Setting Your Net Worth Goal
Here are a few steps to take to determine your Net Worth goal. Your goal may not be easy to determine just yet and it is certainly not written in stone. As the years go by you can alter your goal based on how you are progressing, new realities and information you may have gained over the years.

  • What age will you retire?
  • How long will you live?
  • What income will you need?
  • What will your social security be? Figure that out here.
  • What ongoing income will you have? (Think pensions, rental property income, disability income, etc.)
  • Figure out your Net Worth necessary to last your remaining lifetime to accomplish a Retirement Worth Having.

You Have to Decide
That sixth point of figuring out your Net Worth needed can be tricky. Are you using the 4% rule? Not sure what that is? Take a deep dive here. But for ease of planning, and certainly for this exercise, let’s say that you’ll need $1,500,000. If you need less, adjust. If you need more, adjust. But let’s use $1.5M.

TIP: Don’t be overwhelmed right now. Do what you can. Attempt to figure it out as you go. Remember, it’s the journey. Your plan/goal is always subject to change.

“Plans are worthless, but planning is everything.”

Dwight D Eisenhower, 5 Star General, President and Kansas boy.

Fictional Scenario
Let’s say you are 42 years old, wish to retire at 65 and you currently have a net worth of $187,500. Your net worth includes your house, of course. Based on that alone, $1.5M looks a long way off, right?

The “gap” is $1,312,500.
$1,500,000 – $187,500 = $1,312,500

So let’s figure this out. You have a little over 22 years till 65 is part of your life. One way to look at it is to take $1,312,500 and divide it by 22 and you’ll see you need to accumulate $59,660/year on top of all the other money you spend already. That may be a tall order. But let’s look at this a little differently.

Go to the Dave Ramsey Retirement Calculator. It’s easy to use, simple to understand and fun to play with as you run different scenarios. I’m going to say that some how, some way you figure out how to take that latest raise or stop spending money on silly stuff or by any other method necessary and you started saving/investing $1,000/mo into some investment vehicle that would get you an average return of 7.5% a year. (Note: 7.5% is not a guarantee. You can play with the calculator at any rate you choose, but I think it’s reasonable for planning purposes.)
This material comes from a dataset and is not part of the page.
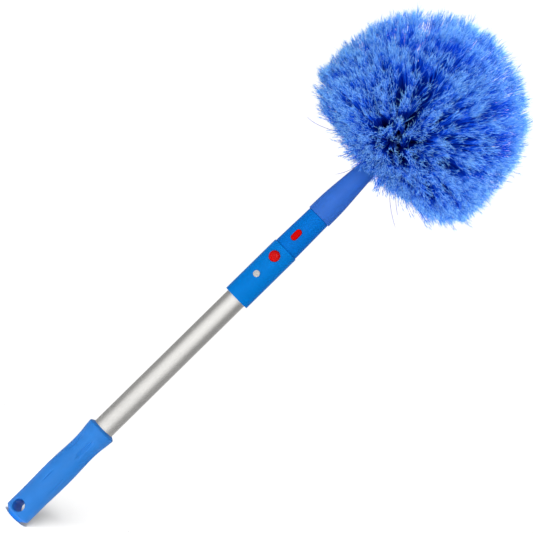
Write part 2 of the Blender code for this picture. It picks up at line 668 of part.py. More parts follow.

Here is what would happen for you… Go ahead. Give it a try.

YOU WOULD EXCEED YOUR GOAL!!!!

Please Notice
Please notice the three buckets of money that are listed. Your initial balance of $187,500… where you are today. Then you contributed $276,000 at $1,000 a month. THE POWER OF TIME. The sooner you start, the better off you’ll be. And growth! Play with an 8% return, or a 6%. Adjust as you see fit.
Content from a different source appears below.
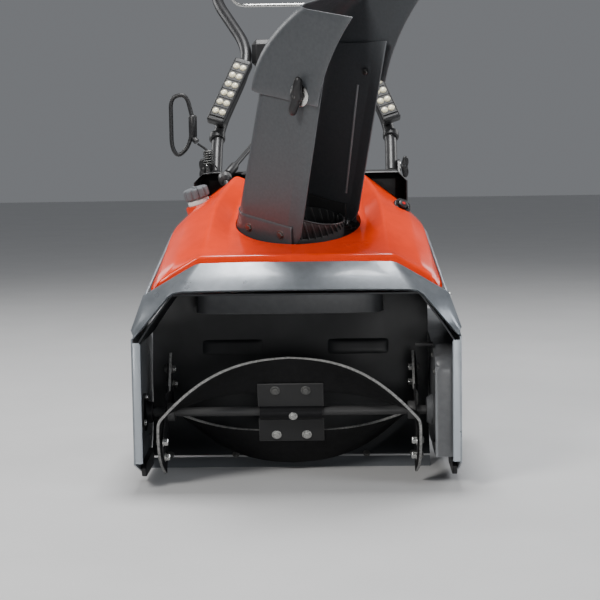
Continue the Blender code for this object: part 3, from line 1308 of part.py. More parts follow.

In my thinking, I would be doing more than $1,000 a month as I progress towards my goal, even after adjusting for inflation. And this will help to offset what will surely happen to the value of $1.5M as years of inflation takes it toll. And heck, if inflation goes back to the target 2.5% and I earn 10% on my returns (an average between all my investments in this make-believe scenario) then that 7.5% I used already covers inflation!

Now look, none of these numbers are guarantees. And I’m not a professional investment advisor. But I can do math. And I can check on my finances a minimum of one time a year and then adjust accordingly. How about you? Then go ahead an put it in your calendar as a recurring event.

Your future self will thank you.


NOTE: There are a lot of “But what abouts?” and nuances in your planning. Still, get started today. Can’t start with $1,000 a month? Ok, I couldn’t either. Start with what you can. Again, you can adjust on the fly. If you wait till all scenarios are accounted for, well, good luck.